In the heavy seeds scenario, an SMBH with up to one million solar masses forms through direct-collapse of a gas cloud. This happens quickly without mergers or stellar progenitors. “However, the problem with forming a black hole out of a gas cloud is that gas clouds like to form stars as they collapse rather than a black hole, so you have to find some way of preventing that. It’s not clear that this direct-collapse process could work in practice,” van Dokkum explained.

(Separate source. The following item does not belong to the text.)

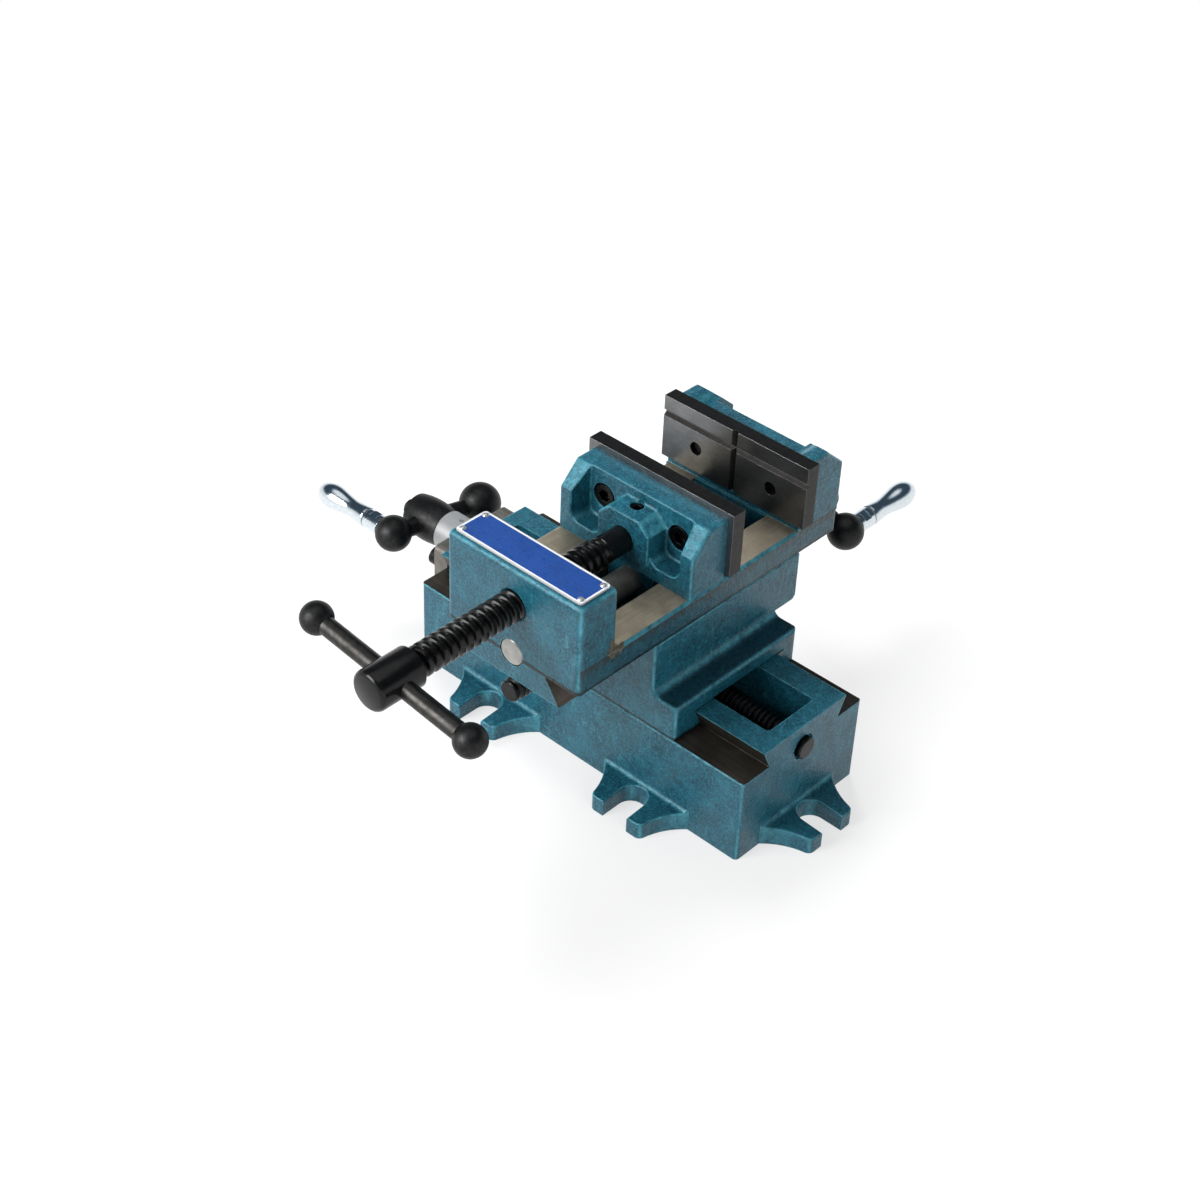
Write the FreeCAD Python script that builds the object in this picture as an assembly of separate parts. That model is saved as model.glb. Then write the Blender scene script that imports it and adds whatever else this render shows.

van Dokkum says that he and his co-researchers have pieced together a narrative from the scientific observations that explains the Infinity galaxy. Two disk galaxies collided billions of years ago and formed the ring structures around the galaxies. The collision shocked and compressed the galaxies’ gas enough to form a density which collapsed directly into a black hole.

This schematic explains how a head-on collision between two galaxies with massive, compact bulges could create the Infinity galaxy. “The bulges survived the collision, and the inner disk stars were swept up in outwardly expanding collisional rings around the bulges,” the authors explain. “Compression and shocks in the colliding gas likely produced a dense gaseous remnant in between the nuclei, as has been observed in the bullet cluster on much larger scales. It is proposed that the black hole formed within this gas. Image Credit: Pieter van Dokkum et al 2025 ApJL 988 L6

“There is quite a bit of circumstantial evidence for this,” van Dokkum explained. “We observe a large swath of ionized gas, specifically hydrogen that has been stripped of its electrons, that’s right in the middle between the two nuclei, surrounding the supermassive black hole. We also know that the black hole is actively growing – we see evidence of that in X-rays from NASA’s Chandra X-ray Observatory and radio from the Very Large Array. Nevertheless, the question is, did it form there?”

This JWST image of the Infinity galaxy shows contour maps from radio data from the Very Large Array (VLA). The center pinpoint of radio emission perfectly lines up with the center of the glowing gas detected in the infrared in between the two nuclei of the galaxies. The radio emissions from the SMBH indicate that it is actively accreting material and growing. Image Credit: NASA, ESA, CSA, STScI, VLA, P. van Dokkum (Yale University)

Of course, there are other possibilities that can’t yet be ruled out. “First, it could be a runaway black hole that got ejected from a galaxy and just happens to be passing through,” van Dokkum said. Or it could be an SMBH in a third galaxy in the same location. To be unseen, it would likely need to be a dwarf galaxy. The only problem is, dwarf galaxies don’t host SMBH.

If either of those scenarios were true, then the SMBH’s gas velocity would be different from the gas velocity in the Infinity galaxy. The researchers requested and received additional JWST observing time to measure the gas velocities. If the velocities were close together, then that would strengthen the idea that it’s a direct-collapse black hole.

“We applied for and received director’s discretionary time to follow up on this target with Webb, and our preliminary results are exciting. First, the presence of an extended distribution of ionized gas in between the two nuclei is confirmed,” van Dokkum said. “Second, the black hole is beautifully in the middle of the velocity distribution of this surrounding gas – as expected if it formed there. This is the key result that we were after!”

But the additional JWST observations held another unexpected surprise. They revealed two additional SMBHs, one in each galaxy.

“We can’t say definitively that we have found a direct collapse black hole. But we can say that these new data strengthen the case that we’re seeing a newborn black hole, while eliminating some of the competing explanations. We will continue to pore through the data and investigate these possibilities.”

“If our proposed scenario is confirmed, the Infinity galaxy provides an empirical demonstration that direct-collapse formation of SMBHs can happen in the right circumstances—something that has so far only been seen in simulations and through indirect observations,” the authors conclude.